Hay que tener mucho cuidado que no se caiga en una nueva modalidad de consultas previas, pero más amplias, que se vayan moviendo como las manecillas del reloj por toda la geografía nacional.

Se calcula que en este momento hay miles de programas de inversiones paralizadas en los vericuetos de las consultas previas. Si a esto se le agrega ahora una nueva ruta de complejidades con las asambleas regionales “vinculantes” no es aventurado pronosticar que el país caería en una parálisis mayúscula por cuenta de esta nueva modalidad de diálogos que están naciendo.
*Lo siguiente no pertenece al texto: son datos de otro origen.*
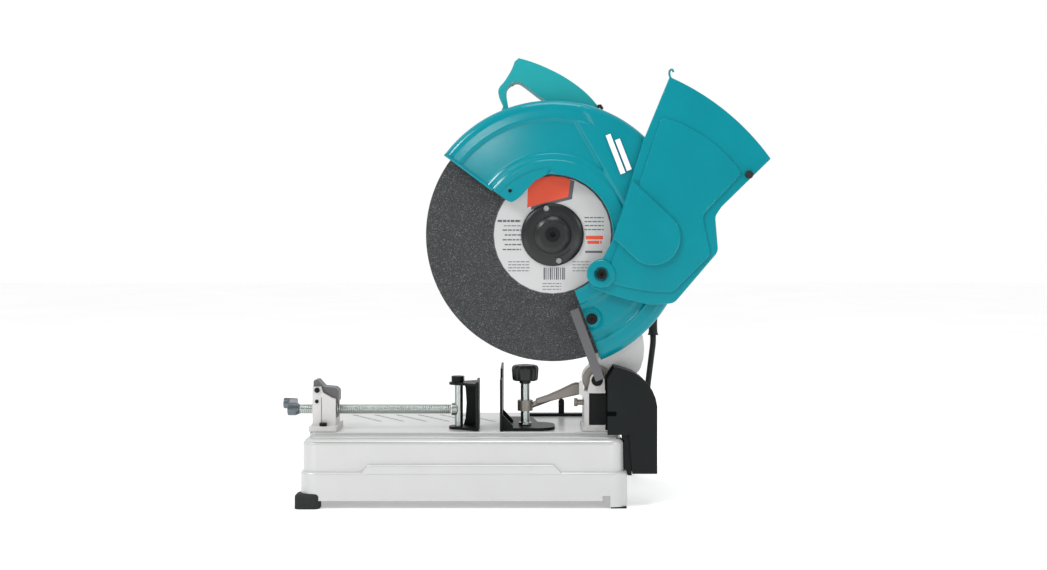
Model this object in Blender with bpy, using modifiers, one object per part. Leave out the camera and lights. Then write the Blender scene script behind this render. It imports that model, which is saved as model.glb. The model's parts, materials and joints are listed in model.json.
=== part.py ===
"""Abrasive chop saw for 355 mm wheels, as separate pieces placed in one frame.

X runs from the operator's end (-) to the spark guard (+), Z is up, and the wheel is on the -Y side.
The origin is on the floor, under the middle of the saw. Sizes are in millimetres; every helper
turns them into metres.
"""
import math

import bmesh
import bpy
from mathutils import Matrix, Vector

MM = 0.001
GAP = 0.3  # clearance between touching pieces

# Wheel and spindle
WHEEL = (43.6, -100.0, 376.5)
WHEEL_R = 177.5
WHEEL_T = 3.2
SPINDLE_R = 12.5
FLANGE_R = 44.0
WHEEL_FACE = WHEEL[1] - WHEEL_T / 2
WHEEL_BACK = WHEEL[1] + WHEEL_T / 2

# Head pivot
PIVOT = (107.0, -52.0, 171.2)
SHAFT_R = 8.0
BOSS_R = 20.0

# Fixed guard, a shell round the wheel
CASE_R = 188.0
CASE_WINDOW_R = 84.0
CASE_FRONT = -124.0
CASE_BACK = -78.0
CASE_START = math.radians(-68.8)
CASE_END = math.radians(143.5)
CASE_SHEET = 2.0

# Swinging cover in front of the guard
HINGE = (110.3, -128.0, 321.9)
BULGE = (181.3, -128.0, 372.2)
BULGE_R = 39.0
COVER_BACK = -125.5
COVER_DEPTH = 6.0

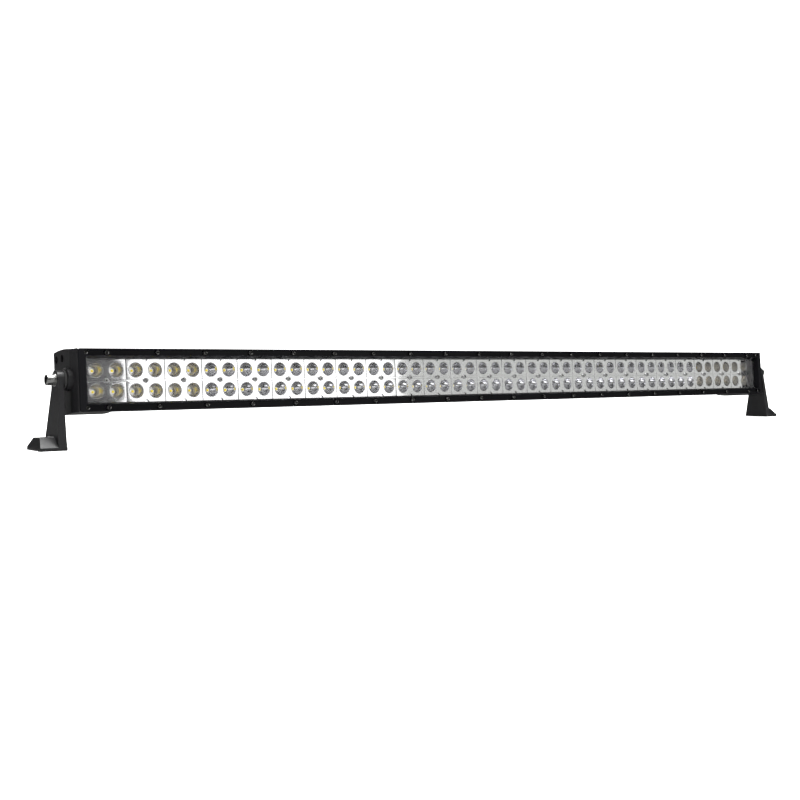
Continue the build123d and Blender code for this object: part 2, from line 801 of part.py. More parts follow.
def breather_vent():
    """Threaded vent body through the left cap's back wall."""
    flange_back = cap_back_y + breather_flange_thickness
    stem_back = flange_back + breather_stem_length
    body = rod_y(breather_thread_radius, cap_back_y - cap_cavity_wall, cap_back_y)
    body += rod_y(breather_flange_radius, cap_back_y, flange_back)
    body += rod_y(breather_stem_radius, flange_back, stem_back)
    body -= rod_y(breather_bore_radius, cap_back_y - cap_cavity_wall, stem_back)
    return Pos(-port_x, 0, 0) * body


def breather_cap():
    """Round splash cap over the vent."""
    flange_back = cap_back_y + breather_flange_thickness
    start = flange_back + breather_cap_gap
    cap = rod_y(breather_cap_radius, start, start + breather_cap_thickness)
    cap = fillet(cap.faces().sort_by(Axis.Y)[-1].edges(), breather_cap_rounding)
    cap -= rod_y(breather_stem_radius + thread_fit, start, flange_back + breather_stem_length)
    return Pos(-port_x, 0, 0) * cap


def port_hole(x, radius):
    """Threaded hole through a cap's back wall."""
    return rod_y(radius + thread_fit, cap_back_y - cap_cavity_wall, cap_back_y, x)


def mirrored(shape):
    """The left-hand copy of a right-hand piece."""
    return mirror(shape, about=Plane.YZ)


def in_place_on_bar(shape):
    """From the bar frame to the world: tilted about the pivot, at the pivot's height."""
    tilted = Rot(-tilt_degrees, 0, 0) * (Pos(0, -pivot_y, -pivot_z) * shape)
    return Pos(0, 0, pivot_height) * tilted


def tilting_pieces():
    """Every piece that turns with the bar, in the bar frame."""
    xs = module_xs()
    right_cap = right_end_cap()
    return {
        "housing": housing(),
        "front_bezel": front_bezel(),
        "bezel_screws": bezel_screws(),
        "lens": lens(),
        "lens_gasket": lens_gasket(),
        "left_flood_reflectors": reflector_row(True, xs[:flood_modules_per_end]),
        "right_flood_reflectors": reflector_row(True, xs[-flood_modules_per_end:]),
        "spot_reflectors": reflector_row(False, xs[flood_modules_per_end:-flood_modules_per_end]),
        "reflector_screws": reflector_screws(),
        "led_boards": led_boards(),
        "thermal_pads": thermal_pads(),
        "led_emitters": led_emitters(),
        "driver_boards": driver_boards(),
        "driver_coils": driver_coils(),
        "driver_capacitors": driver_capacitors(),
        "board_link_pins": board_link_pins(),
        "right_end_cap": right_cap - port_hole(port_x, gland_thread_radius),
        "left_end_cap": mirrored(right_cap) - port_hole(-port_x, breather_thread_radius),
        "right_end_gasket": right_end_gasket(),
        "left_end_gasket": mirrored(right_end_gasket()),
        "right_cap_screws": right_cap_screws(),
        "left_cap_screws": mirrored(right_cap_screws()),
        "right_pivot_bolt": right_pivot_bolt(),
        "left_pivot_bolt": mirrored(right_pivot_bolt()),
        "right_spring_washer": right_spring_washer(),
        "left_spring_washer": mirrored(right_spring_washer()),
        "right_flat_washer": right_flat_washer(),
        "left_flat_washer": mirrored(right_flat_washer()),
        "right_rubber_washer": right_rubber_washer(),
        "left_rubber_washer": mirrored(right_rubber_washer()),
        "cable_gland_body": cable_gland_body(),
        "cable_gland_ring": cable_gland_ring(),
        "cable_gland_seal": cable_gland_seal(),
        "cable_gland_nut": cable_gland_nut(),
        "breather_vent": breather_vent(),
        "breather_cap": breather_cap(),
    }


def assemble():
    """All nodes in the world frame: the origin under the middle of the whole object's box."""
    nodes = {name: in_place_on_bar(shape) for name, shape in tilting_pieces().items()}
    bracket = Pos(0, 0, pivot_height) * right_bracket()
    nodes["right_bracket"] = bracket
    nodes["left_bracket"] = mirrored(bracket)
    box = Compound(list(nodes.values())).bounding_box()
    to_origin = Pos(0, -(box.min.Y + box.max.Y) / 2, -box.min.Z)
    return {name: to_origin * shape for name, shape in nodes.items()}


os.makedirs("parts", exist_ok=True)
for name, shape in assemble().items():
    export_step(shape, f"parts/{name}.step")
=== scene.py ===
import json
import math
import bmesh
import bpy
from mathutils import Matrix, Vector


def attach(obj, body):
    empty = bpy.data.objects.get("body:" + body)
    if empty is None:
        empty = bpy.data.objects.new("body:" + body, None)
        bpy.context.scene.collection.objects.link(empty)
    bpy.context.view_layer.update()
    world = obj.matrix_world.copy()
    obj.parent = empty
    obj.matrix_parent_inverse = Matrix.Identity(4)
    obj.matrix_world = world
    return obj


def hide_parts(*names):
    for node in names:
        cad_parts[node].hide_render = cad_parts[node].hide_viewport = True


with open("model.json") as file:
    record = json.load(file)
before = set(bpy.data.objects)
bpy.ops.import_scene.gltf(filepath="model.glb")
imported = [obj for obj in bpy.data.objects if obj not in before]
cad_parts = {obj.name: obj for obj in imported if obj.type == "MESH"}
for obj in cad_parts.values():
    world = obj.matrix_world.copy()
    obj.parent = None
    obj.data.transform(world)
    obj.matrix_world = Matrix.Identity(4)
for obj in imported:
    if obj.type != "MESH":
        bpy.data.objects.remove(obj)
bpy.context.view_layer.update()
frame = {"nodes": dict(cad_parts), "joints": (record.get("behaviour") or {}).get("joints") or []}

# The bar leans back between its two brackets, so its pieces are drawn upright in the bar's own frame
# (x along it, y back from the bezel's front plane, z up from its centreline, in millimetres) and then
# leaned about the pivot axis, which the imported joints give.
LEAN = math.radians(4.75)
PIVOT_ON_BAR = Vector((0.0, 22.0, 2.0))
pivot = Vector(frame["joints"][0]["pos_m"])
pivot.x = 0.0
BAR_TO_ROOM = (
    Matrix.Translation(pivot)
    @ Matrix.Rotation(-LEAN, 4, "X")
    @ Matrix.Scale(0.001, 4)
    @ Matrix.Translation(-PIVOT_ON_BAR)
)

# Housing: a black powder-coated aluminium extrusion with cooling fins down its back, sawn to length.
# Its edges are slightly rounded by the coating, so the extruded shape gets a fine bevel all over.


def spread(nodes, links, source, low, high):
    """Turns a 0 to 1 pattern into a value from low to high."""
    span = nodes.new("ShaderNodeMapRange")
    span.inputs["To Min"].default_value = low
    span.inputs["To Max"].default_value = high
    links.new(source, span.inputs["Value"])
    return span.outputs["Result"]


def noise(nodes, links, place, scale, detail=3.0, rough=0.55):
    """Cloudy pattern, scale in waves per metre."""
    cloud = nodes.new("ShaderNodeTexNoise")
    cloud.inputs["Scale"].default_value = scale
    cloud.inputs["Detail"].default_value = detail
    cloud.inputs["Roughness"].default_value = rough
    links.new(place, cloud.inputs["Vector"])
    return cloud.outputs["Fac"]


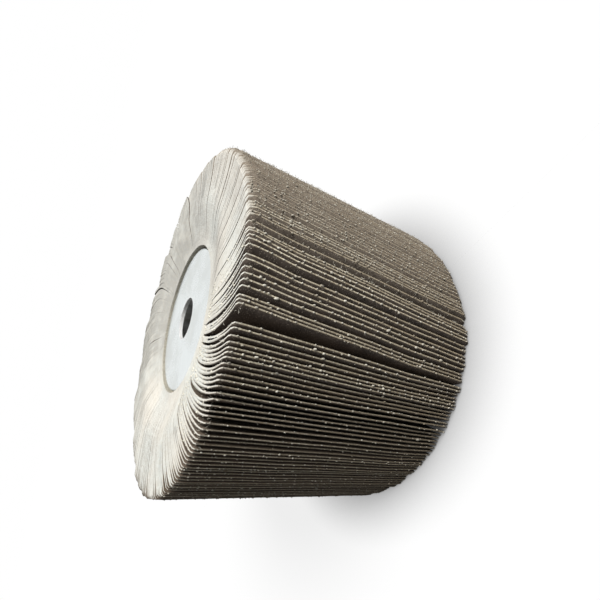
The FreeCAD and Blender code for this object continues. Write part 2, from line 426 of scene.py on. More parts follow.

Propiciar el diálogo como mecanismo de solución de conflictos sociales es una opción válida en el mundo contemporáneo. Los gobiernos no pueden ser sordos ni lejanos a los anhelos e inconformidades de las comunidades.
Pero una cosa es dialogar y otra caer en el “estado dialogante” del que alguna vez habló Álvaro Gómez. En la democracia siempre hay un momento en que alguien decide. En el estado dialogante se conversa indefinidamente, pero nadie decide nada. Lo primero puede ser un camino fértil para allanar dificultades; mientras que lo segundo resulta una vía paralizante que bloquea aún más la conflictiva sociedad colombiana.

Pero si se opta por el diálogo regional y se desecha el mero estado dialogante –lo que estaría muy bien– falta todavía aclarar qué significa la condición de “vinculantes” que tendrían estos diálogos regionales. Cosa que no se ha precisado.